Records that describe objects

+++

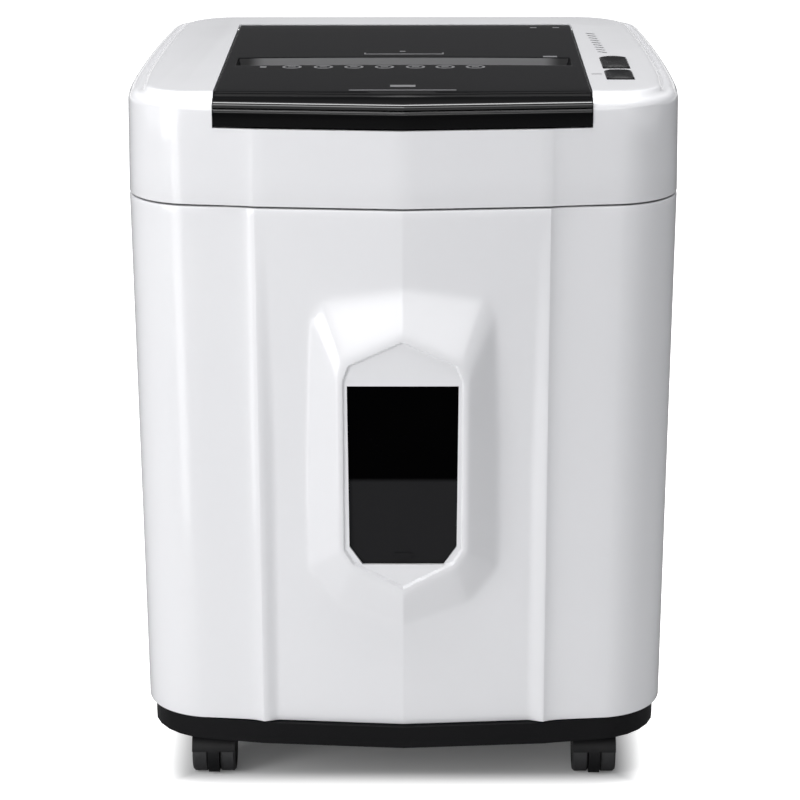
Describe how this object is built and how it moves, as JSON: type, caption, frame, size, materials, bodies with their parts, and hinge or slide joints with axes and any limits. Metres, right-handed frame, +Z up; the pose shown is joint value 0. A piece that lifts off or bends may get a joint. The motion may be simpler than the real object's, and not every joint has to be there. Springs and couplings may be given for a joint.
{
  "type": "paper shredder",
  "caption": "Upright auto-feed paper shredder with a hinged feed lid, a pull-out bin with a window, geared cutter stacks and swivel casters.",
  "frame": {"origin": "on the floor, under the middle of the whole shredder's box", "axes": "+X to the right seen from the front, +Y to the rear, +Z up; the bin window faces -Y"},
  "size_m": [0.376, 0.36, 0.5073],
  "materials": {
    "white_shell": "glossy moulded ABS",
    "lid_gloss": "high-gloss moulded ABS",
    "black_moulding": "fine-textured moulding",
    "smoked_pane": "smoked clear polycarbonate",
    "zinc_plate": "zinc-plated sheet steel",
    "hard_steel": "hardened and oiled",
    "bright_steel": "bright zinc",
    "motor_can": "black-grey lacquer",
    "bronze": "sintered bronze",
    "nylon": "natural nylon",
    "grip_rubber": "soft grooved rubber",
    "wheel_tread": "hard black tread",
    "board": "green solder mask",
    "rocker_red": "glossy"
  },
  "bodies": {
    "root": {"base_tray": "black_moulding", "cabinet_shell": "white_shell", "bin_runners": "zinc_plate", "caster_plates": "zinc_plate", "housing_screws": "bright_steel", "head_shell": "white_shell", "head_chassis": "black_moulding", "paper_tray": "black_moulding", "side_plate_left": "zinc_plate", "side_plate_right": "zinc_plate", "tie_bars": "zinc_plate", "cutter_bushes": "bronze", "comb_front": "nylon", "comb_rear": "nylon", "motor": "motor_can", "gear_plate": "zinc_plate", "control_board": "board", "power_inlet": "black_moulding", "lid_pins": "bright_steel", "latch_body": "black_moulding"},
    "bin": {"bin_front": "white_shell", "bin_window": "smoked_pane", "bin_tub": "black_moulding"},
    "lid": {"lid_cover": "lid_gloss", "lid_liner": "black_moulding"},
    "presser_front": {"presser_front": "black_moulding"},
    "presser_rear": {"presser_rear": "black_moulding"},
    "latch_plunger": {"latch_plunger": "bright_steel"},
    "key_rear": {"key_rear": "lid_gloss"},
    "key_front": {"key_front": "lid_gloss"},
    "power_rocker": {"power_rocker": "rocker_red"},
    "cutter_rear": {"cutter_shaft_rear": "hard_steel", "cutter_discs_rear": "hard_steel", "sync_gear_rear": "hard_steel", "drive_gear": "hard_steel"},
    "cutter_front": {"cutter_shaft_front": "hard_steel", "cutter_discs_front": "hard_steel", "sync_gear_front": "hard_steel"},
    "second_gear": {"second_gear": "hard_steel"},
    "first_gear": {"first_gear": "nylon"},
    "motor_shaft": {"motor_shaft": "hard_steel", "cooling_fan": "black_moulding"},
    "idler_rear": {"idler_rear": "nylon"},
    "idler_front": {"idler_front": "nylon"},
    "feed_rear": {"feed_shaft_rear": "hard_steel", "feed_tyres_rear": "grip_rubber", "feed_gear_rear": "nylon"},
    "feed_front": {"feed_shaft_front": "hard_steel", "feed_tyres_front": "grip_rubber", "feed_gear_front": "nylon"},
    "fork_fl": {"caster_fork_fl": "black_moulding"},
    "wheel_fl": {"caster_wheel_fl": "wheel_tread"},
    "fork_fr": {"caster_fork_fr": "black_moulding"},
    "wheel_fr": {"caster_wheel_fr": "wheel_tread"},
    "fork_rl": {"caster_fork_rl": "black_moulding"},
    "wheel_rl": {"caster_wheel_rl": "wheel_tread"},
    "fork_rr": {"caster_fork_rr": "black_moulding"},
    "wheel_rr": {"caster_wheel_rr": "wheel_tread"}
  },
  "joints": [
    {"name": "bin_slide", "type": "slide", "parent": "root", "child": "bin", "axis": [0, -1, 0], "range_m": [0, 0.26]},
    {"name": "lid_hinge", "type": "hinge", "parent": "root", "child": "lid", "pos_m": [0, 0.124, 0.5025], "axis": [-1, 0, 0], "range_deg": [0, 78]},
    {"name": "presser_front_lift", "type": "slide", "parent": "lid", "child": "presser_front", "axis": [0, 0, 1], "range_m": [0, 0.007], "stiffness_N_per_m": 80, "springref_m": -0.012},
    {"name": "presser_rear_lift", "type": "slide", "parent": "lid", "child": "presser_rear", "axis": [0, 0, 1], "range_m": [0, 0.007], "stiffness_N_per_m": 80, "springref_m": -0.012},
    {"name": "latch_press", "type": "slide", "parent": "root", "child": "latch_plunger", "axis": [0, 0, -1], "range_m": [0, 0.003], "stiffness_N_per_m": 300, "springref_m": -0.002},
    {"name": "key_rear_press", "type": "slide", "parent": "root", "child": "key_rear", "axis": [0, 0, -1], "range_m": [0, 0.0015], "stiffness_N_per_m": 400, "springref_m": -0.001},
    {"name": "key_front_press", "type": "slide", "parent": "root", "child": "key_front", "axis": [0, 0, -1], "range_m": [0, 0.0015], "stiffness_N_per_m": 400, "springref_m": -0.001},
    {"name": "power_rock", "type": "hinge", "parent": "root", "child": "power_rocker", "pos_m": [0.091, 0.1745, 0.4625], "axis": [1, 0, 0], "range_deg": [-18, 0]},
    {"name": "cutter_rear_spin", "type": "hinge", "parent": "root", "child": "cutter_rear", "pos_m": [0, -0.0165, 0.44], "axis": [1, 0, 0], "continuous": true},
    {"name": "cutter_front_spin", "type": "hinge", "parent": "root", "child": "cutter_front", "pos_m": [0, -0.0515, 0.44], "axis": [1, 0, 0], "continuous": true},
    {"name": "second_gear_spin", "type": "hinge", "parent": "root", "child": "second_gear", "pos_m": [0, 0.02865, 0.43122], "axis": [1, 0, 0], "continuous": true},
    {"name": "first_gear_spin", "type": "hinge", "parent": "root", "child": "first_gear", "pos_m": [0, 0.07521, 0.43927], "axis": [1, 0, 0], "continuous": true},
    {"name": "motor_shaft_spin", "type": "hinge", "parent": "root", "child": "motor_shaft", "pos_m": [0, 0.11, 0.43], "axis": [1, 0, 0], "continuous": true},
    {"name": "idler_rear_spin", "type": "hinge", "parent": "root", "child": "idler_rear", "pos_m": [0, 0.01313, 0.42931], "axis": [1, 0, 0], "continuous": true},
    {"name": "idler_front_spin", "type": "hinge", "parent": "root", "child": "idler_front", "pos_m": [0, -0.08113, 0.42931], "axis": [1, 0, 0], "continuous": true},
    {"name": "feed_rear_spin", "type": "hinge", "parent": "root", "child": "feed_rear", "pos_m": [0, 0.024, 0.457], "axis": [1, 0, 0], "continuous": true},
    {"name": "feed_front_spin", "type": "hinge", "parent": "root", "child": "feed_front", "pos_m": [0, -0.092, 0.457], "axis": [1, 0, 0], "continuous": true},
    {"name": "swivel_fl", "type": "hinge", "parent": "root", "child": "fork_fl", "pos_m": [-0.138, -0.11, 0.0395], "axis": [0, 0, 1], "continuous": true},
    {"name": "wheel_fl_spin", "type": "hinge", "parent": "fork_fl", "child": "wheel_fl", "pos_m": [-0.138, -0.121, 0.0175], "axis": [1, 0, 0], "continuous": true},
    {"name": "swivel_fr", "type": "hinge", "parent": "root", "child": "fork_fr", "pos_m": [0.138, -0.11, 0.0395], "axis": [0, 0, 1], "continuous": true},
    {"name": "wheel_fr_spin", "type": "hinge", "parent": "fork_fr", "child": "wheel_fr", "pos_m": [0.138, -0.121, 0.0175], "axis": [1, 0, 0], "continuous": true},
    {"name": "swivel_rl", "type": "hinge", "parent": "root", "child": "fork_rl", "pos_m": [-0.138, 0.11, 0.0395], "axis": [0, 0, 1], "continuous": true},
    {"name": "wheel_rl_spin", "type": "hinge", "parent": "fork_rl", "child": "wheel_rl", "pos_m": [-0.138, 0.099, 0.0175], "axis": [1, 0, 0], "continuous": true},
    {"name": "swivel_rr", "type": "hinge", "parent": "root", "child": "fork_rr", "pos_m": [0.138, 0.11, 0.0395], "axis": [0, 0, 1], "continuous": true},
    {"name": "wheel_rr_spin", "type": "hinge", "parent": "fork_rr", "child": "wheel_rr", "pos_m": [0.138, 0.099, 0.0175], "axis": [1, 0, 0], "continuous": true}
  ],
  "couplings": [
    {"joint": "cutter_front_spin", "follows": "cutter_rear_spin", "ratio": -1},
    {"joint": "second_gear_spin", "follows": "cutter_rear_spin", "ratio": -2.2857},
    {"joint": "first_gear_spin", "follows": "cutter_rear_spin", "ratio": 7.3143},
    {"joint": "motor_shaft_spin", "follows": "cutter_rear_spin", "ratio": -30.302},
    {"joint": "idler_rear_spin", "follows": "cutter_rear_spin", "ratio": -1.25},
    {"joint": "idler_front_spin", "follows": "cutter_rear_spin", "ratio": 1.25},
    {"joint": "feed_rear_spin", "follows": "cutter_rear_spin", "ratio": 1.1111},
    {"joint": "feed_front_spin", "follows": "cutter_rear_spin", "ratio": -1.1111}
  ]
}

+++

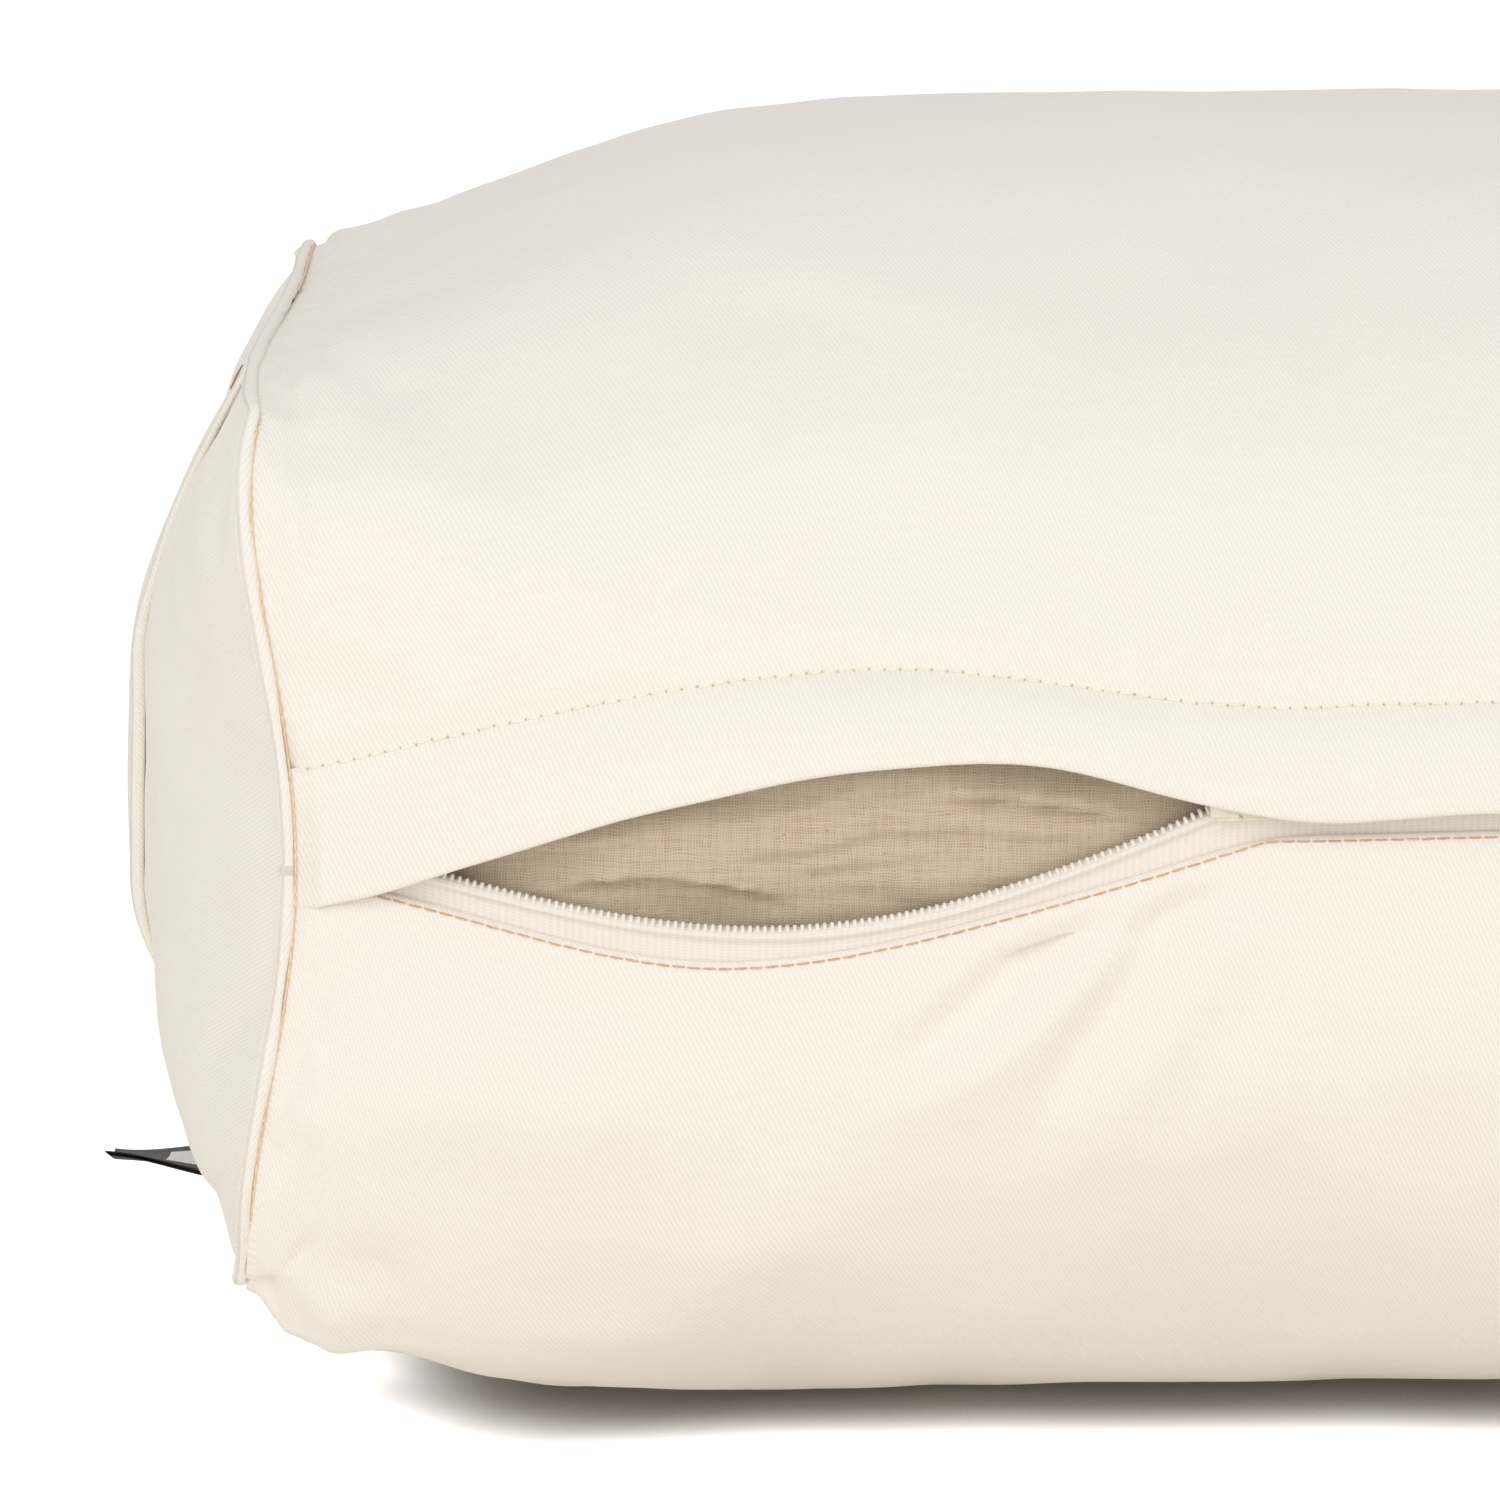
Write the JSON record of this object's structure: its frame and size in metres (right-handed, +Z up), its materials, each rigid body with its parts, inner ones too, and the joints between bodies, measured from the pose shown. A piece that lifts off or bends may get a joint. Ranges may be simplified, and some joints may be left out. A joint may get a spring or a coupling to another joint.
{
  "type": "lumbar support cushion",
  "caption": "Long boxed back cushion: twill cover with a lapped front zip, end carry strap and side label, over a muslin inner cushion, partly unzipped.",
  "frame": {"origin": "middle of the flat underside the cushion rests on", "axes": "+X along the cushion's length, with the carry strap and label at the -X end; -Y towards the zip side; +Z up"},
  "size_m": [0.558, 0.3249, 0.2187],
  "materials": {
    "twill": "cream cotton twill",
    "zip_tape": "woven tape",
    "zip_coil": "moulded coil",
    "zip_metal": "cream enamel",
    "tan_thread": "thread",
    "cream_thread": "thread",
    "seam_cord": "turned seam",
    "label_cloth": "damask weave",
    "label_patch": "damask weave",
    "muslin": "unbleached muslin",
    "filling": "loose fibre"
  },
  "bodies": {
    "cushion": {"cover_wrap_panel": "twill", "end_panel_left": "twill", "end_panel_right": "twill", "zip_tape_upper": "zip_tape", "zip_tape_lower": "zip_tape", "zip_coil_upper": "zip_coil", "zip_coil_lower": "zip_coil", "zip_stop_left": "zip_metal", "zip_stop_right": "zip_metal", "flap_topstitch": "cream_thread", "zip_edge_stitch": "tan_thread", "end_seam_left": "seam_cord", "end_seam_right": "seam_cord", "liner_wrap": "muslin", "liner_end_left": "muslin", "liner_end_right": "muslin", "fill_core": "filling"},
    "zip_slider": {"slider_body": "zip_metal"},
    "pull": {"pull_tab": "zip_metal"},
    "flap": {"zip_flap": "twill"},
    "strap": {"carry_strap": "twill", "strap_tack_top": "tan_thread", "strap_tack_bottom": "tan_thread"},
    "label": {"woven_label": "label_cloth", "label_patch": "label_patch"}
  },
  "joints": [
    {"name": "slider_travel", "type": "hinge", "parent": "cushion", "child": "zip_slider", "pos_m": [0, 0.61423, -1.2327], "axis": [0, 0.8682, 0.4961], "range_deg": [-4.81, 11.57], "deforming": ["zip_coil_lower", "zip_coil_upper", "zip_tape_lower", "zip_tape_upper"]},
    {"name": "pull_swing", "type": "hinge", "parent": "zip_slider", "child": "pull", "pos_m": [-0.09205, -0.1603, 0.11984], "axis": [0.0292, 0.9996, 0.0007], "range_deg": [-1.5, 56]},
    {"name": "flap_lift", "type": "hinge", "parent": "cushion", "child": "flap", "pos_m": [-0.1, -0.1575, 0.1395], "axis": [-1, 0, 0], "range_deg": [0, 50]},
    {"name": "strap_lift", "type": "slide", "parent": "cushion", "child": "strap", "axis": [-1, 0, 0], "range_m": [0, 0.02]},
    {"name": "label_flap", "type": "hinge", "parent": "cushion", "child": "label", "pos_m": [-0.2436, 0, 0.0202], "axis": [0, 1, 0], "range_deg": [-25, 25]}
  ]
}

+++

# [What you have to do]
Point out every line holding the string "bodies" and copy it.

# [Finished task]
Describe how this object is built and how it moves, as JSON: type, caption, frame, size, materials, bodies with their parts, and hinge or slide joints with axes and any limits. Metres, right-handed frame, +Z up; the pose shown is joint value 0. A piece that lifts off or bends may get a joint. The motion may be simpler than the real object's, and not every joint has to be there. Springs and couplings may be given for a joint.
  "bodies": {
Write the JSON record of this object's structure: its frame and size in metres (right-handed, +Z up), its materials, each rigid body with its parts, inner ones too, and the joints between bodies, measured from the pose shown. A piece that lifts off or bends may get a joint. Ranges may be simplified, and some joints may be left out. A joint may get a spring or a coupling to another joint.
  "bodies": {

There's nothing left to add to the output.